A window contains a set of events bounded by some criteria. This could be the last 5 minutes worth of data, last 100 events, or hold events until no more arrive within a certain time. Windows can also be partitioned, so the sets are based on the criteria per some data value, for example last 100 actions carried out per customer. Event tables hold the last event that occurred for some key, for example the last temperature reading per room.

Streaming SQL can work against windows and event tables and will output results whenever there is any change. Aggregate queries against windows will recalculate whenever the window is updated, giving running counts, sums over micro-batches, or activity within a session.

For example to create a running count and sum of purchases per item in the last hour, from a stream of orders, you would use a window, and the familiar group by clause.

CREATE WINDOW OrderWindow
OVER OrderStream
KEEP WITHIN 1 HOUR
PARTITION BY itemId
 
SELECT itemId, itemName,
       COUNT(*) as itemCount,
       SUM(price) as totalAmount
FROM OrderWindow
GROUP BY itemId

Enriching data is just as easy, it uses the standard notion of a JOIN. The Striim platform supports all types of joins familiar to database users including inner, outer, cross and self-joins through nested queries. Striim enables users to load large amounts of data into in-memory caches and event tables from databases, files, hdfs and other sources. This can be reference, context or historical data, and can be updated through the incorporation of CDC.
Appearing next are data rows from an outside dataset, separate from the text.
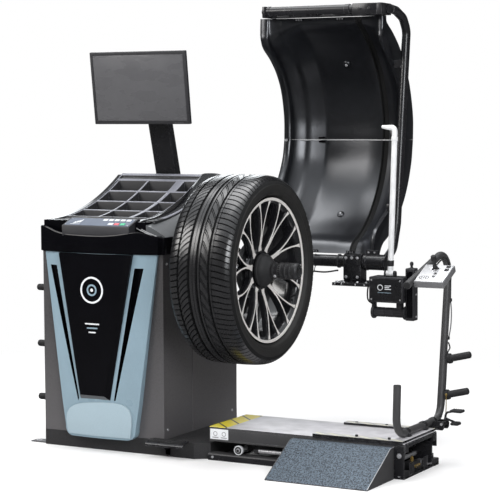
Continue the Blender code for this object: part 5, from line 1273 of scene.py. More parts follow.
# ---------------------------------------------------------------- outer gauge
def gauge():
    """The clamp on the bar, the gauge's case with its column, and the guide bar below."""
    low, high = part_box("gauge_clamp_block")
    axis = (0, 0.36, 0.70)
    body = block((0.72, 0.333, 0.6245), (0.795, 0.387, 0.73), 0.003)
    body = carved(body, rod((0.7, 0.36, 0.70), (0.81, 0.36, 0.70), 0.0233, 48))
    form = Form().take(body, BLACK)
    form.take(block((low.x, low.y, low.z), (high.x, high.y, 0.6245), 0.0018), BLACK)
    for left, right in ((0.7205, 0.7335), (0.7815, 0.7945)):
        ring = [(left, 0.0234), (left, 0.033), (left + 0.001, 0.0342), (right - 0.001, 0.0342), (right, 0.033),
                (right, 0.0234)]
        form.take(turned(ring, axis, "X", 48, ring=True), CASTING)
    form.take(block((0.7215, 0.3272, 0.632), (0.7935, 0.3335, 0.726), 0.0012), BLACK)
    for x, z in ((0.733, 0.7165), (0.7575, 0.7165), (0.782, 0.7165), (0.733, 0.642), (0.782, 0.642)):
        hex_bolt(form, (x, 0.3272, z), (0, -1, 0), 0.0085)
    for x in (0.712, 0.7415, 0.80, 0.838):
        hex_bolt(form, (x, 0.288, 0.6245), (0, 0, 1), 0.008)
        cap_screw(form, (x, low.y, 0.6183), (0, -1, 0), 0.003)
    form.piece("gauge_clamp", "base", ["gauge_clamp_block"], "black_paint")

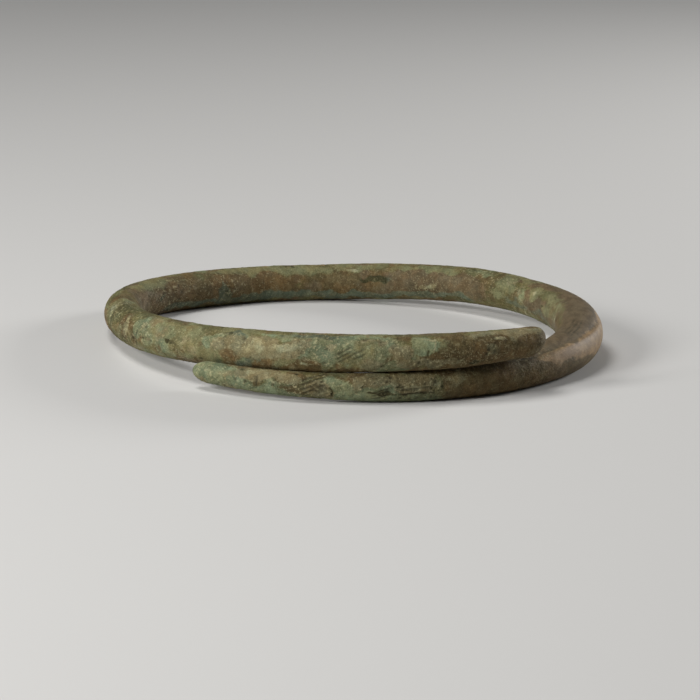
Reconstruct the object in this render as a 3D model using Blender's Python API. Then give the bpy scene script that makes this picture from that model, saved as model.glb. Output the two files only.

For example, if we want to enrich the orders stream to include details about customer and location, we can join with reference data loaded into caches from the customer table and location database.

SELECT o.orderid, o.itemname,
       o.custid, o.price, o.quantity,
       c.name, c.age, c.gender, c.zip,
       z.city, z.state, z.country
FROM OrderStream o,
     CustInfo c, ZipInfo z
WHERE o.custid = c.id
AND   c.zip = z.zip

Of course, this just scratches the surface of what can be achieved through Streaming SQL. Production queries can be much more complex, utilizing case statements and even pattern matching syntax.